Reproduce all of the material word for word.

##########

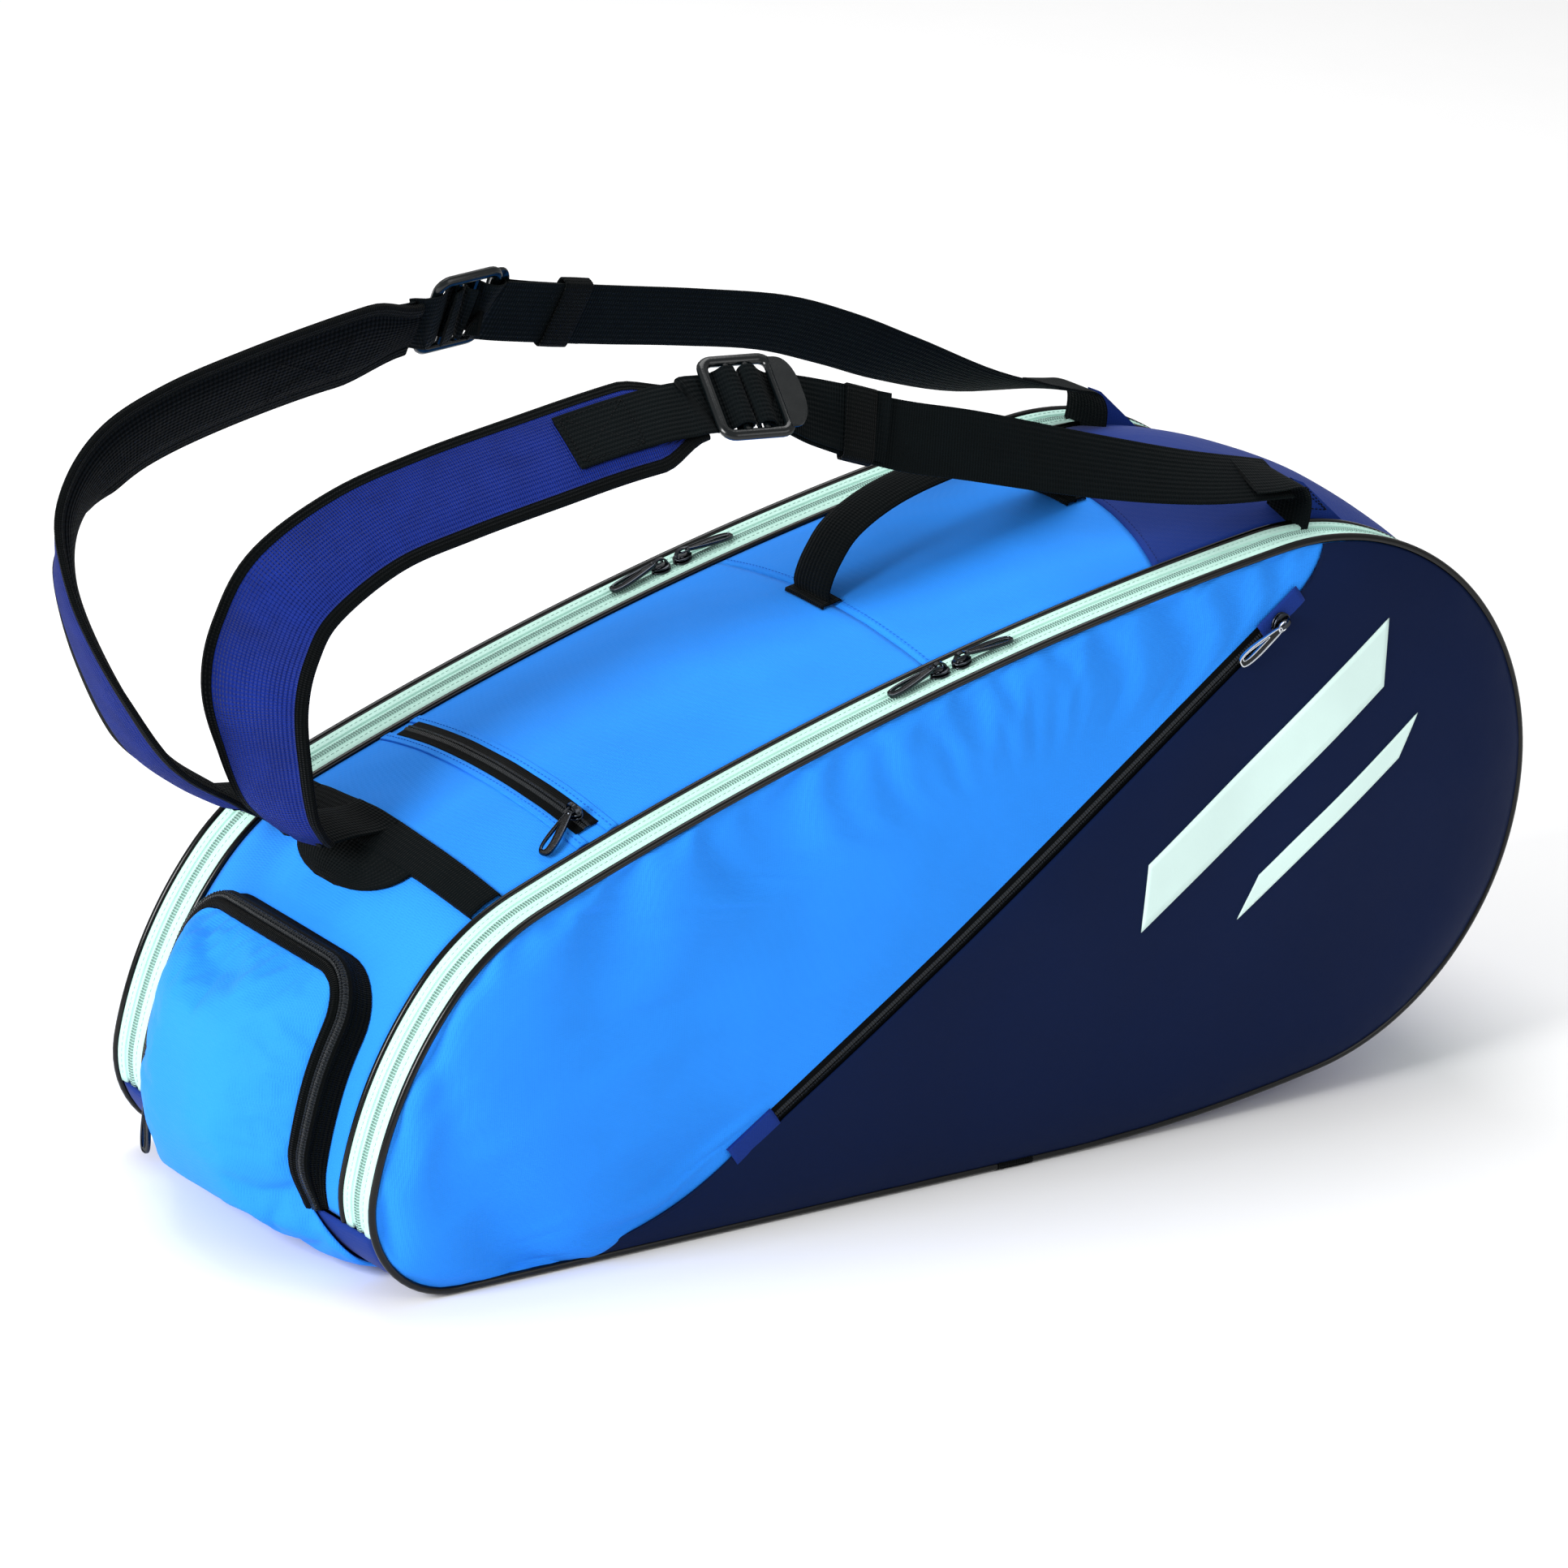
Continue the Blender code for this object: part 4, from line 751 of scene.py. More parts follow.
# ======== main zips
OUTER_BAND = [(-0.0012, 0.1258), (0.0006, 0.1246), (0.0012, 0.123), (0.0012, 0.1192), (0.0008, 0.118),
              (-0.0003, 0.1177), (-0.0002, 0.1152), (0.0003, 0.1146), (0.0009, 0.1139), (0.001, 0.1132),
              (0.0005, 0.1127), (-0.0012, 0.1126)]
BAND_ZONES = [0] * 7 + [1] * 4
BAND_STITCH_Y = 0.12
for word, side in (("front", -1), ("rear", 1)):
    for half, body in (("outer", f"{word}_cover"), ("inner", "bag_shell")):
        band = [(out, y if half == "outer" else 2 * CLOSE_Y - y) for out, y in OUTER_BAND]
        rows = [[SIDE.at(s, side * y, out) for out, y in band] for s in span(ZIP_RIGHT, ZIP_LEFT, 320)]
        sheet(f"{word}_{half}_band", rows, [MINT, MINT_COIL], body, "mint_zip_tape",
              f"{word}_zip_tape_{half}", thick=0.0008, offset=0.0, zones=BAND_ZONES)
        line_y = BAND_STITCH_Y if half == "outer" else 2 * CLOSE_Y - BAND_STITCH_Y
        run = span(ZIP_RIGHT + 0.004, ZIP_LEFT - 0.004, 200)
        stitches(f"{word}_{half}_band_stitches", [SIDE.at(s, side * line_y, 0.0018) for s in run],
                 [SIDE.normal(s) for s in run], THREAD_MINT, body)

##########

• _Answer in full_:
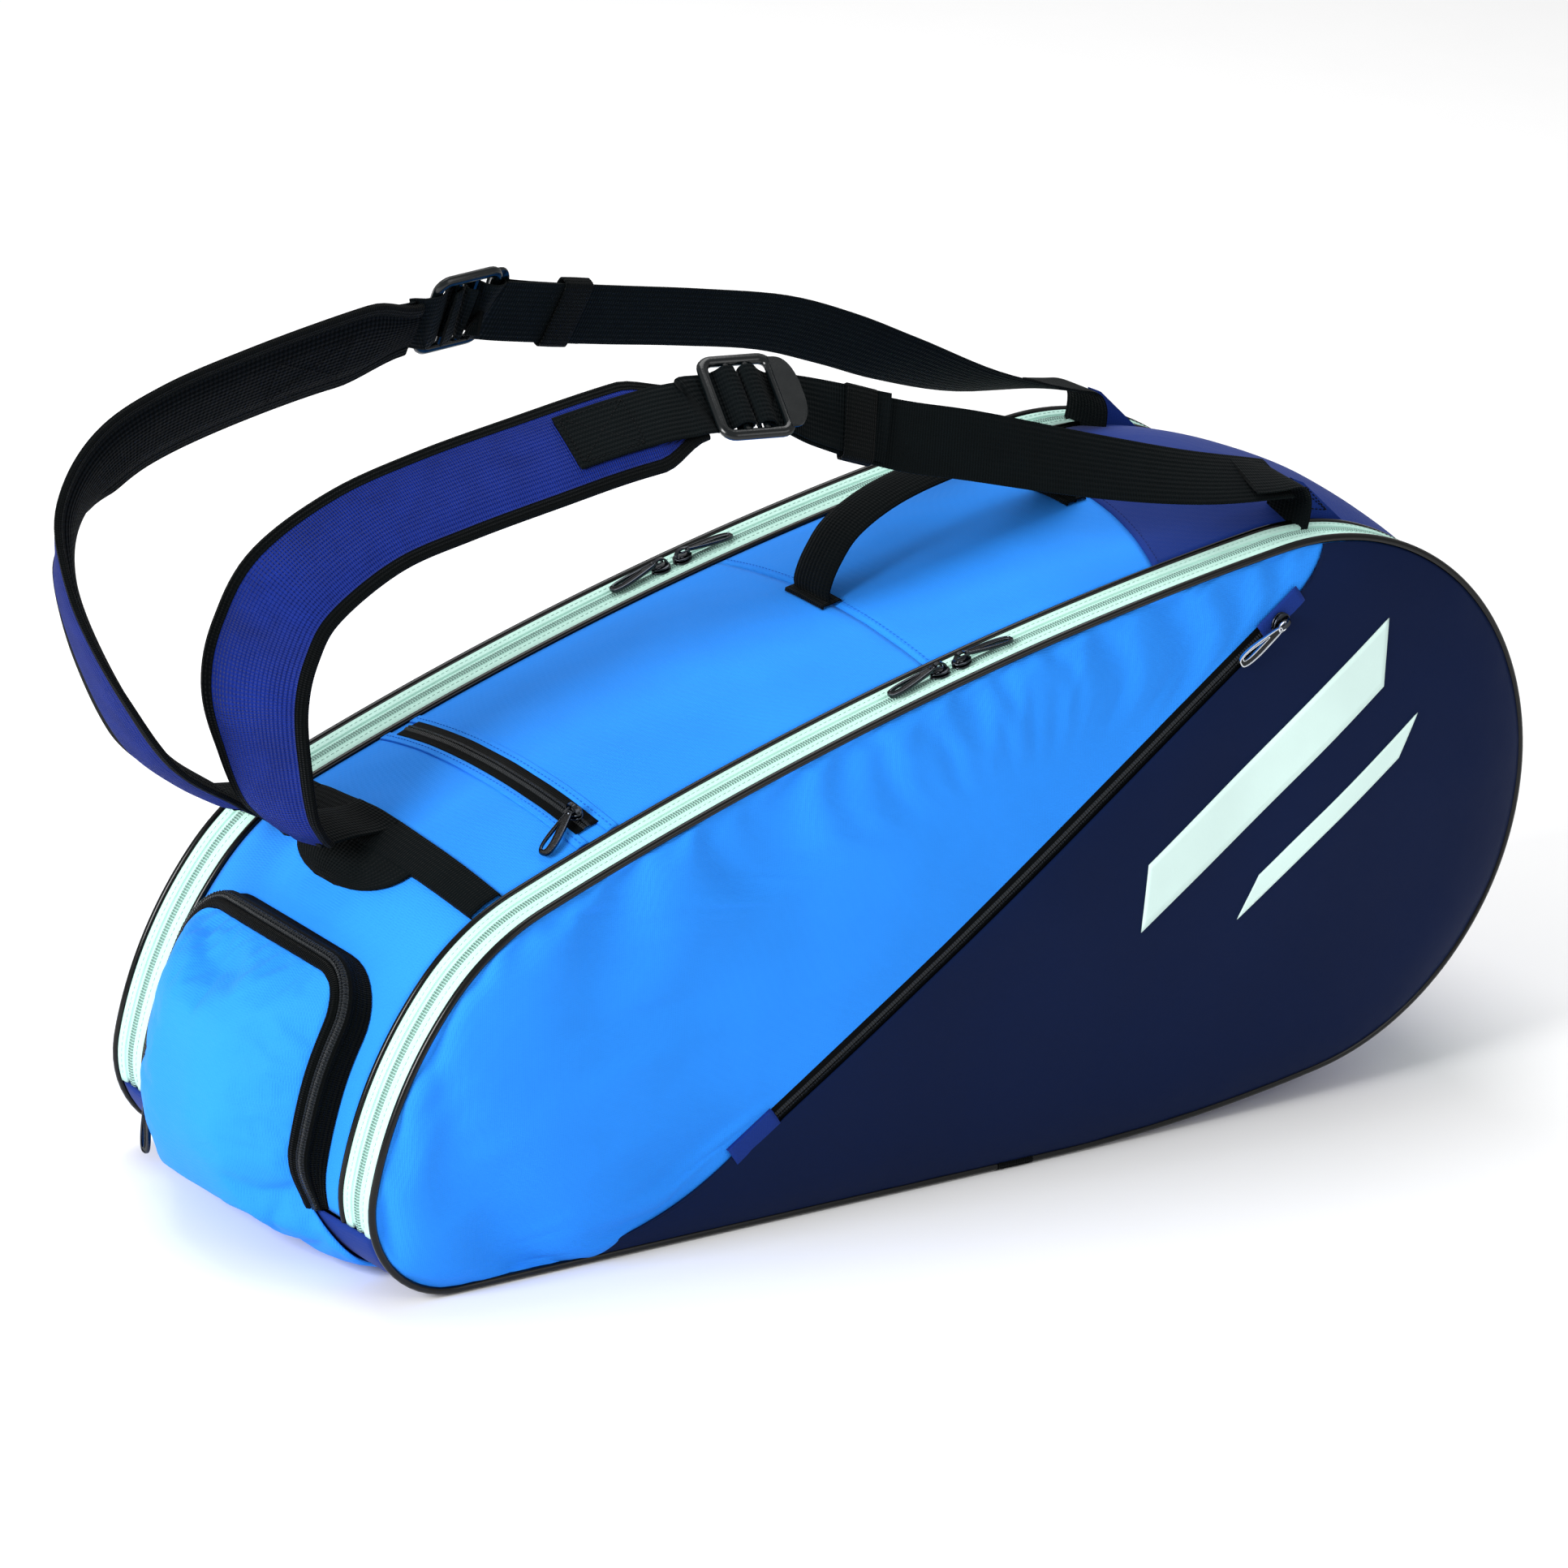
Continue the Blender code for this object: part 4, from line 751 of scene.py. More parts follow.
# ======== main zips
OUTER_BAND = [(-0.0012, 0.1258), (0.0006, 0.1246), (0.0012, 0.123), (0.0012, 0.1192), (0.0008, 0.118),
              (-0.0003, 0.1177), (-0.0002, 0.1152), (0.0003, 0.1146), (0.0009, 0.1139), (0.001, 0.1132),
              (0.0005, 0.1127), (-0.0012, 0.1126)]
BAND_ZONES = [0] * 7 + [1] * 4
BAND_STITCH_Y = 0.12
for word, side in (("front", -1), ("rear", 1)):
    for half, body in (("outer", f"{word}_cover"), ("inner", "bag_shell")):
        band = [(out, y if half == "outer" else 2 * CLOSE_Y - y) for out, y in OUTER_BAND]
        rows = [[SIDE.at(s, side * y, out) for out, y in band] for s in span(ZIP_RIGHT, ZIP_LEFT, 320)]
        sheet(f"{word}_{half}_band", rows, [MINT, MINT_COIL], body, "mint_zip_tape",
              f"{word}_zip_tape_{half}", thick=0.0008, offset=0.0, zones=BAND_ZONES)
        line_y = BAND_STITCH_Y if half == "outer" else 2 * CLOSE_Y - BAND_STITCH_Y
        run = span(ZIP_RIGHT + 0.004, ZIP_LEFT - 0.004, 200)
        stitches(f"{word}_{half}_band_stitches", [SIDE.at(s, side * line_y, 0.0018) for s in run],
                 [SIDE.normal(s) for s in run], THREAD_MINT, body)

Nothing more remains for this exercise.